La Psaki è il capitano di una squadra, lo staff comunicazione, già entrata nella storia, essendo composta da sole donne. “È un onore essere qui con tutti voi – ha detto nel suo primo press briefing – Quando il presidente mi ha chiesto di svolgere questo ruolo, abbiamo parlato dell’importanza di riportare verità e trasparenza nella sala stampa”. Una sala stampa più trasparente, ma anche più inclusiva: per la prima volta infatti durante le conferenze sarà presente anche un interprete per la lingua dei segni.
Come riportato dall’importante rivista POLITICO, Biden era alla ricerca di una portavoce che fosse fonte attendibile di informazioni sia sulla politica sia sulla lotta al Covid-19, qualcuno insomma che potesse aiutarlo a ricostruire la fiducia nell’istituzione governativa: “Una delle cose importanti per lui è che il tono e il messaggio provenienti dal podio siano allineati con i suoi principi: riunire il Paese, ricostruire le istituzioni e avere fiducia nel governo senza infiammare il dibattito politico”.
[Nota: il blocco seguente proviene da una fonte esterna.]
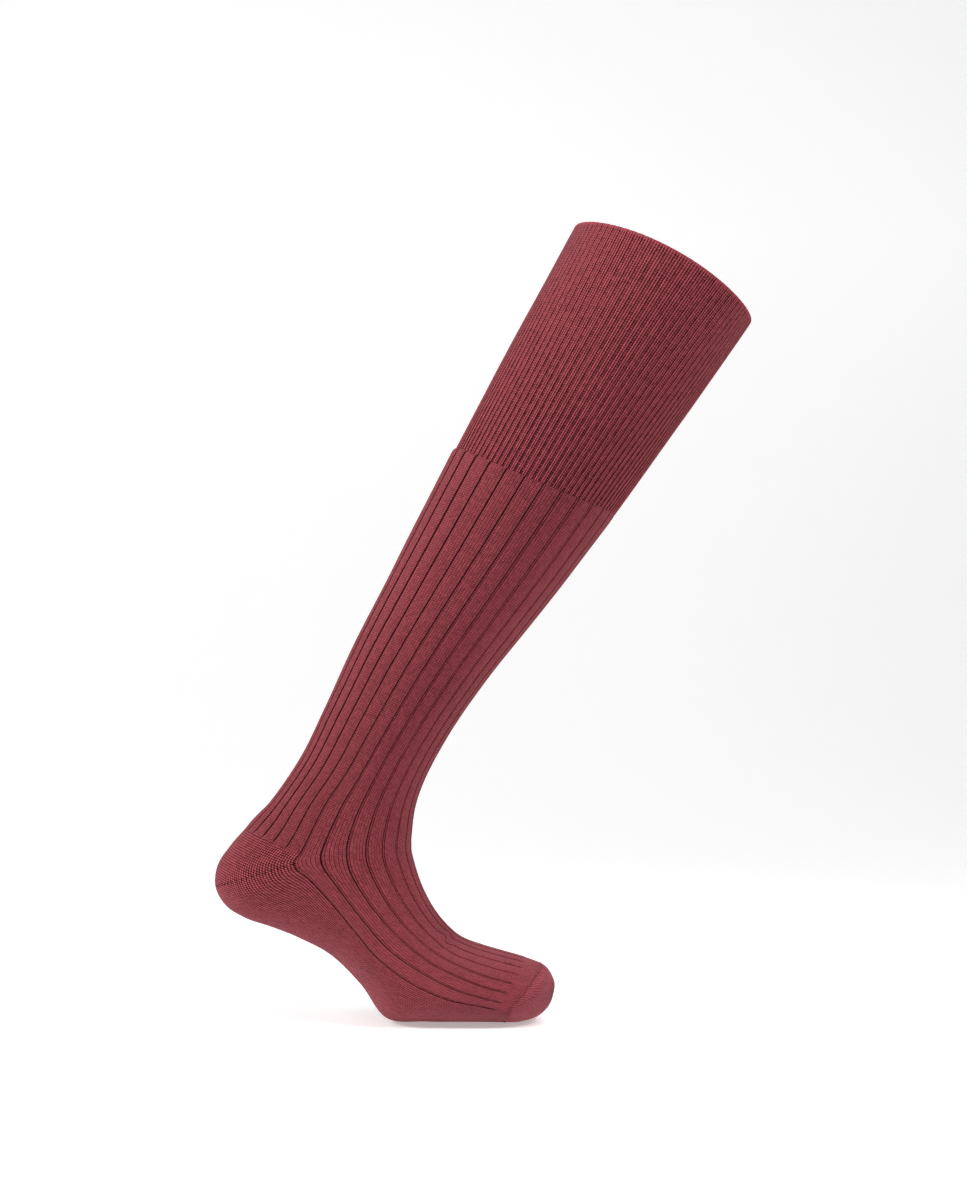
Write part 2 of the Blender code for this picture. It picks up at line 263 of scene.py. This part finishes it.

Gli inviati alla Casa Bianca delle varie testate giornalistiche hanno accolto in modo positivo la nuova portavoce, rispettandola per i suoi 20 anni di esperienza nella comunicazione e per i suoi tanti incarichi legati alla politica: ne è testimonianza la mole di tweet di apprezzamento degli addetti ai lavori al termine della prima conferenza stampa, il “primo appuntamento” in quella che mira ad essere una storia d’amore basata sulla lealtà e sul reciproco rispetto. Per stessa ammissione della Psaki “ci saranno momenti in cui voi ed io non saremo d’accordo, ma ricostruire la fiducia con il popolo americano sarà al centro della nostra attenzione nell’ufficio stampa e alla Casa Bianca, ogni singolo giorno”. Un compito arduo dopo quanto accaduto e culminato con i fatti del 6 gennaio. Un compito che fa di Jennifer Psaki un’autentica woman on a mission. In queste ore alle prese con la notizia del primo raid aereo in Siria dell’era Biden. Non certo una cosa di poco conto, considerando il peso che la politica estera ha negli Stati Uniti.